[The request]:
List the lines of this listing that hold the word "imported".

[Raw data]:
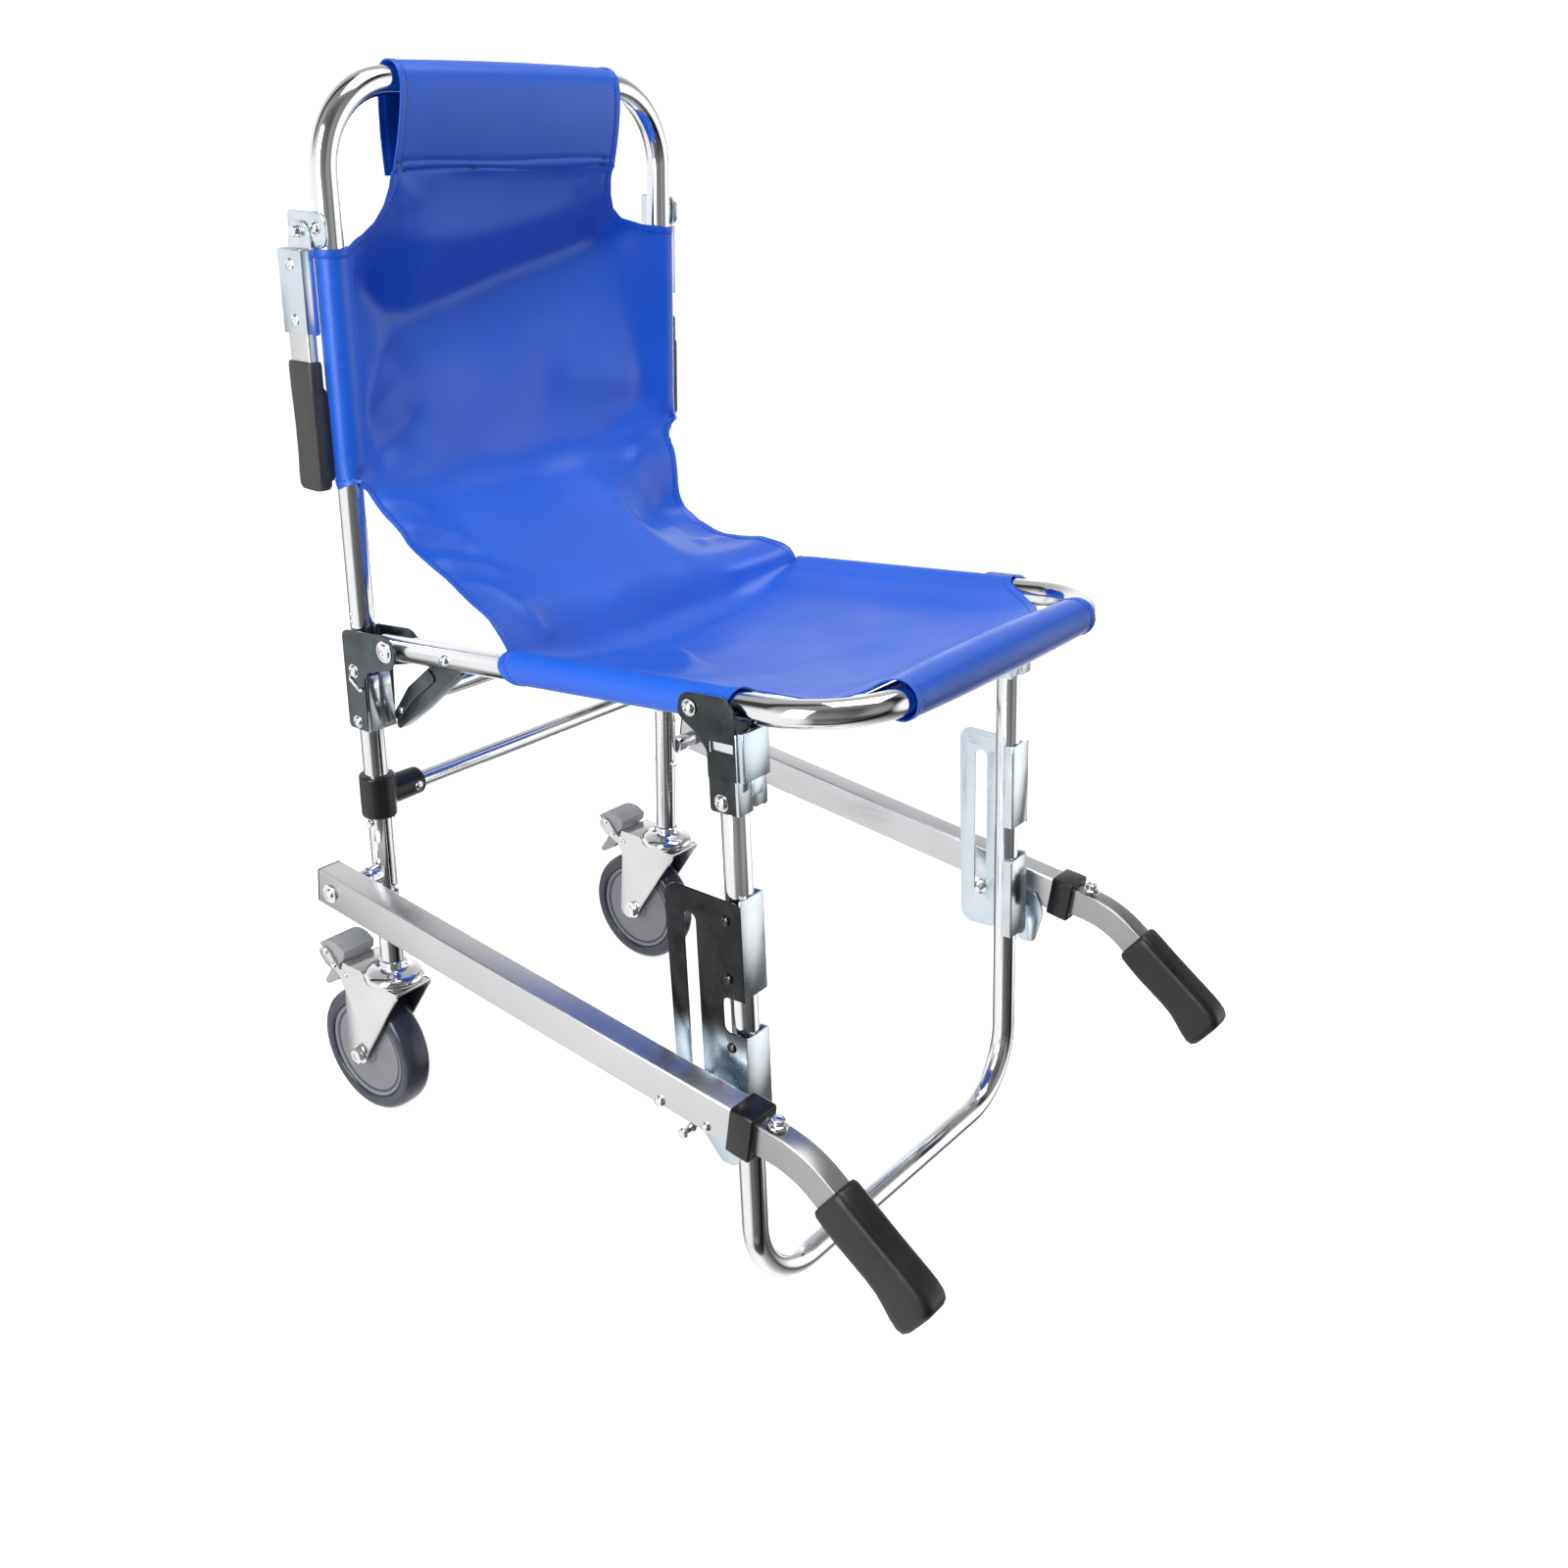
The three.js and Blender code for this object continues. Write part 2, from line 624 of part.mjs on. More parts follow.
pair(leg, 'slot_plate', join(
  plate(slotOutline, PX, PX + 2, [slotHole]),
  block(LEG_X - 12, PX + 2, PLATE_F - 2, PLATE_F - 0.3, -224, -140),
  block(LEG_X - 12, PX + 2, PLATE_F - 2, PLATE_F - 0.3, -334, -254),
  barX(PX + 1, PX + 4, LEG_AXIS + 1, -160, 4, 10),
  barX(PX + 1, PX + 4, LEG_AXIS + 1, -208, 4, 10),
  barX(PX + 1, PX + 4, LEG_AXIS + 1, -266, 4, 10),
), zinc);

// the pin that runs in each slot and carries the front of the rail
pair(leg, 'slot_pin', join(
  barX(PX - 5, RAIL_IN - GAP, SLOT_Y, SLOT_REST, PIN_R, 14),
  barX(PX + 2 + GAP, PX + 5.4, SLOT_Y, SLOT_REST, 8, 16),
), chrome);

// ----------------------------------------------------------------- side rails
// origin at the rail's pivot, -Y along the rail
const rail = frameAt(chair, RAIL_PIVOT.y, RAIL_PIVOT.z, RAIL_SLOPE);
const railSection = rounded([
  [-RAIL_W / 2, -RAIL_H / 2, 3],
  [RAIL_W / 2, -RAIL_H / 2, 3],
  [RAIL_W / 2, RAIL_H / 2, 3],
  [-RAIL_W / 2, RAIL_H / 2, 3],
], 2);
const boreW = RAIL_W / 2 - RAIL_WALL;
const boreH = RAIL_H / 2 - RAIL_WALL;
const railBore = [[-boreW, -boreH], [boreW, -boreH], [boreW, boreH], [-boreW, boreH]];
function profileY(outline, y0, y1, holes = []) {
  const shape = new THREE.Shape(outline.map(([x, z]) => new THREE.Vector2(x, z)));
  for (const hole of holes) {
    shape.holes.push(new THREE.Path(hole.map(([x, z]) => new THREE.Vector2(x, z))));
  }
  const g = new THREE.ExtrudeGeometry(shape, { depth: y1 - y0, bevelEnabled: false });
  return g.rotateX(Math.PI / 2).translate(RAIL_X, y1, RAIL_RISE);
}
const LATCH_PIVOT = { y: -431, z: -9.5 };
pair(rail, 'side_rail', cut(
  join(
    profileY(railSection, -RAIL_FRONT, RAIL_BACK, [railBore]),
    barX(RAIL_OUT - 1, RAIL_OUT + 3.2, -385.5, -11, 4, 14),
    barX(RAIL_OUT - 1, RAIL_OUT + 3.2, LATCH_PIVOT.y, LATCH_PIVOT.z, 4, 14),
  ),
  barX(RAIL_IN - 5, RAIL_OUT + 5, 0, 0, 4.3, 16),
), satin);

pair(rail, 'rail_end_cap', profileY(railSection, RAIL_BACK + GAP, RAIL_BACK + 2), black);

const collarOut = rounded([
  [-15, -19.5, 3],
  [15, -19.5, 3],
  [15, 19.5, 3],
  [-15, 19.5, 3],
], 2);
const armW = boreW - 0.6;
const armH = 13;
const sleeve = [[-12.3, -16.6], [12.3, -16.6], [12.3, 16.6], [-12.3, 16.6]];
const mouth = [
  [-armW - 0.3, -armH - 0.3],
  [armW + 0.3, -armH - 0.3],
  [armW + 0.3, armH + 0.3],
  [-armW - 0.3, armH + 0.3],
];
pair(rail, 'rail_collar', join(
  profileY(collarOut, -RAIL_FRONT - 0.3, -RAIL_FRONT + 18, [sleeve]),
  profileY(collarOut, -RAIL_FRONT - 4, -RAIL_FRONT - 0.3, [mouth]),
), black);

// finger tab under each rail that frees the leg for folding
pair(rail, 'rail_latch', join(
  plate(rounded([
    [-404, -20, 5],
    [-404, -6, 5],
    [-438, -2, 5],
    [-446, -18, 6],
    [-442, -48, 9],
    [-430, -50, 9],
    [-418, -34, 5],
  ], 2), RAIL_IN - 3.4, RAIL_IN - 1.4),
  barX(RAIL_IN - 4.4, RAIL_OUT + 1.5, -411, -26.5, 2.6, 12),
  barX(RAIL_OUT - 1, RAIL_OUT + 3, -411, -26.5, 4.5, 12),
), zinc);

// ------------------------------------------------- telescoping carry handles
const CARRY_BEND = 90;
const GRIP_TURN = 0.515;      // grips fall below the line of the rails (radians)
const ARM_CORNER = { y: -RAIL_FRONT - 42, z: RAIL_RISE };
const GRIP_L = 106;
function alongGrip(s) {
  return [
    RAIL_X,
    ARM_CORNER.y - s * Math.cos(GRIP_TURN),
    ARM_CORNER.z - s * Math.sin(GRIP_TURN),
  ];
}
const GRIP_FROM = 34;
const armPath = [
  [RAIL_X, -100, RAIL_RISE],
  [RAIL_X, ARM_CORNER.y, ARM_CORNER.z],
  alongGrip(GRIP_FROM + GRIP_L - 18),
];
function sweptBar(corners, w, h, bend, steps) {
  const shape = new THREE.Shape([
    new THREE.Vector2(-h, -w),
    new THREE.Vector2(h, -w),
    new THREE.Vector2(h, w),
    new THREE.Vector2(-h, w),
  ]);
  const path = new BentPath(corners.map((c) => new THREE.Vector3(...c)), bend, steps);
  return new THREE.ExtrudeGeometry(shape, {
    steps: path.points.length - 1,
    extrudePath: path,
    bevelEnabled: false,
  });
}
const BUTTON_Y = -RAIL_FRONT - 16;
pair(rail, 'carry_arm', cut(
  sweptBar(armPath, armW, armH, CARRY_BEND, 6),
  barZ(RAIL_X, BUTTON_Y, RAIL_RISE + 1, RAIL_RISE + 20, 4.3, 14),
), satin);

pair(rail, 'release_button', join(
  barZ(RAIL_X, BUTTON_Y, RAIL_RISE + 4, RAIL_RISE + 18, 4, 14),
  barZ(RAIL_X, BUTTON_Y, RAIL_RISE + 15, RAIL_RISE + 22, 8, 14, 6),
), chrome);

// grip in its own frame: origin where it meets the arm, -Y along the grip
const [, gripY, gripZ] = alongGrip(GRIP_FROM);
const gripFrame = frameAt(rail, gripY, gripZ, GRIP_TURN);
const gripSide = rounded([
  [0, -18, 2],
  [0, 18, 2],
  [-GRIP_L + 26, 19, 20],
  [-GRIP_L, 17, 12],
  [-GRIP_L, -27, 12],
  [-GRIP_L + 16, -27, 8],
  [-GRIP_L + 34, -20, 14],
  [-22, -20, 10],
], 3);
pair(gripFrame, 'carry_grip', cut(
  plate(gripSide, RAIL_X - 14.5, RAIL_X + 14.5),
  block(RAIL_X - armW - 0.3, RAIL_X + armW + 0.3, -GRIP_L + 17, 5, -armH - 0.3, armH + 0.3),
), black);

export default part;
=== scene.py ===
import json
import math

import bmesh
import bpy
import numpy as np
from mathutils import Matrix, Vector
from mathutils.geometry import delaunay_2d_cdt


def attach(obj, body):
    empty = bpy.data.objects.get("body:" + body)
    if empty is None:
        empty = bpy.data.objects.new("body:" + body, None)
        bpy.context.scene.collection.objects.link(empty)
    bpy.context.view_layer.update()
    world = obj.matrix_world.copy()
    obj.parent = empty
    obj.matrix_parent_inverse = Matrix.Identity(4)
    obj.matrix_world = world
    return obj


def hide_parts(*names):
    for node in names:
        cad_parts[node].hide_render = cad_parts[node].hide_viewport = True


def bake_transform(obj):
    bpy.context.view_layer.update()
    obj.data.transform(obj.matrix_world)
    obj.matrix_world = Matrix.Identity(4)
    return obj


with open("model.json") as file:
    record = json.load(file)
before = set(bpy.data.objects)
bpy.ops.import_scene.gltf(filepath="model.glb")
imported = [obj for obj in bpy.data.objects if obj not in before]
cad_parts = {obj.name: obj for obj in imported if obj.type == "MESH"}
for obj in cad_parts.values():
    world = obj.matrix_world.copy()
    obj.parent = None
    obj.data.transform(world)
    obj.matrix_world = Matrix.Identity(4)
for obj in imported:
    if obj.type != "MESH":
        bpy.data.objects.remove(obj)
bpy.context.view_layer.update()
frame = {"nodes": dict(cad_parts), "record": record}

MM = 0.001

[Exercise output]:
imported = [obj for obj in bpy.data.objects if obj not in before]
cad_parts = {obj.name: obj for obj in imported if obj.type == "MESH"}
for obj in imported:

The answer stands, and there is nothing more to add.